NASA’s use of a matched commercialisation programme also reflects a broader shift in public space investment. Rather than carrying the full development cost, the agency is using government capital to attract private investment and accelerate technologies that may support multiple markets. This creates discipline because awardees must demonstrate both mission relevance and commercial potential.

For larger technology companies, the programme provides an entry point into space without requiring them to build complete spacecraft. Computing, telecommunications and embedded-system suppliers can adapt terrestrial platforms for lunar applications through partnerships with specialised companies such as AiRANACULUS. That could expand the space supply chain while increasing competition for traditional aerospace contractors.

My assessment is that the contract is strategically meaningful for AiRANACULUS, but the $5 million headline should not be confused with commercial scale. The decisive milestones will be successful integrated testing, flight performance, evidence of interoperability and follow-on procurement. The company’s real opportunity is to prove that autonomous network orchestration can become reusable infrastructure rather than a clever feature attached to one NASA demonstration.

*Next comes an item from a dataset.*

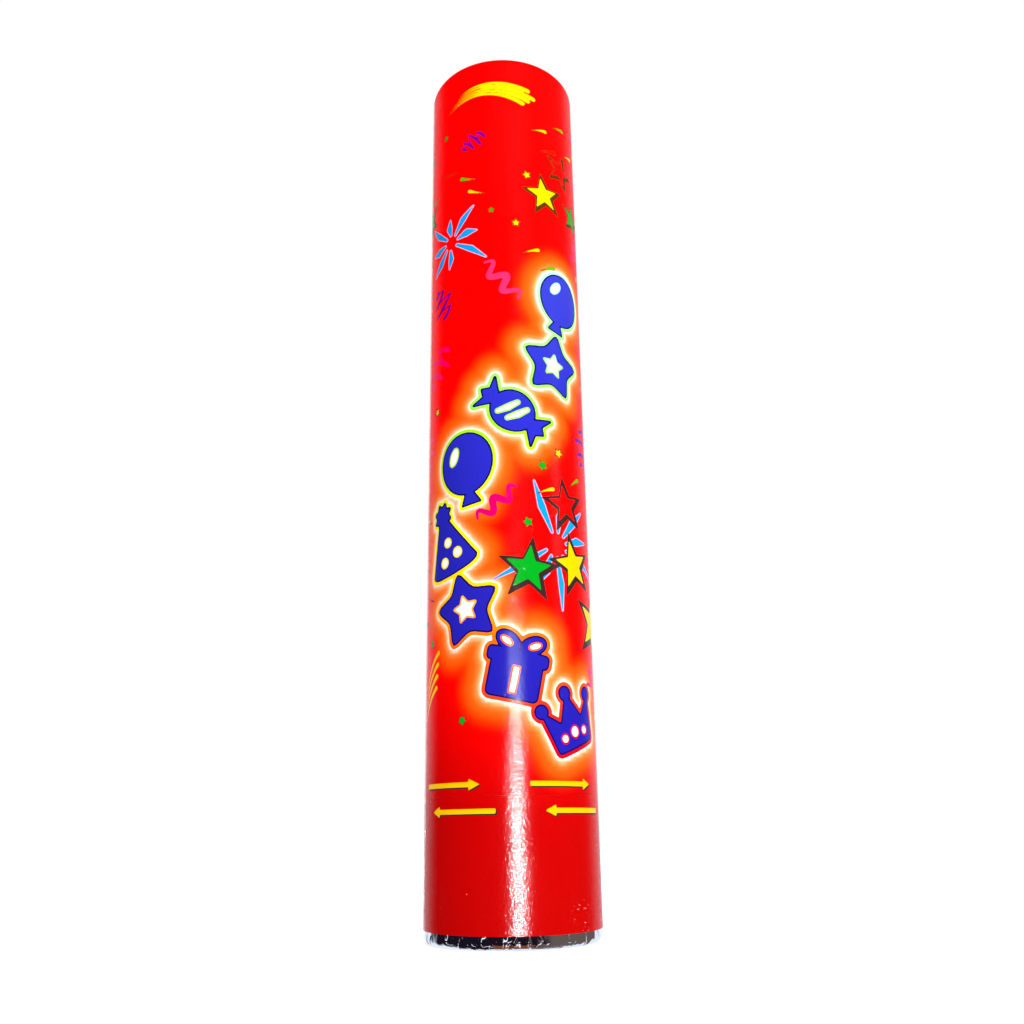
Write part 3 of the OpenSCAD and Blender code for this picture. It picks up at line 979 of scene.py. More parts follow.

Key takeaways from NASA’s AiRANACULUS contract for lunar and space communications

• The 24-month programme moves CLAIRE and INSPiRE closer to operational validation rather than funding only early-stage research.
• NASA’s matched commercialisation model provides third-party capital validation while limiting exclusive dependence on government funding.
• AiRANACULUS is targeting the orchestration layer connecting cellular, Wi-Fi, satellite and cislunar communications networks.
• The opportunity grows as lunar missions shift from isolated demonstrations toward interoperable infrastructure involving multiple providers.
• Nokia Federal Solutions gives the programme access to practical lunar cellular experience, including lessons from the IM-2 mission.
• NVIDIA Corporation and other computing partners can accelerate development, but space-qualified deployment will require strict power and reliability controls.
• Defence and critical-infrastructure markets may offer nearer-term revenue than lunar missions and could determine whether the technology scales commercially.
• Cybersecurity, evolving interoperability standards and multi-vendor integration remain major execution risks.
• Follow-on mission adoption and repeatable product revenue will matter more than the initial $5 million programme value.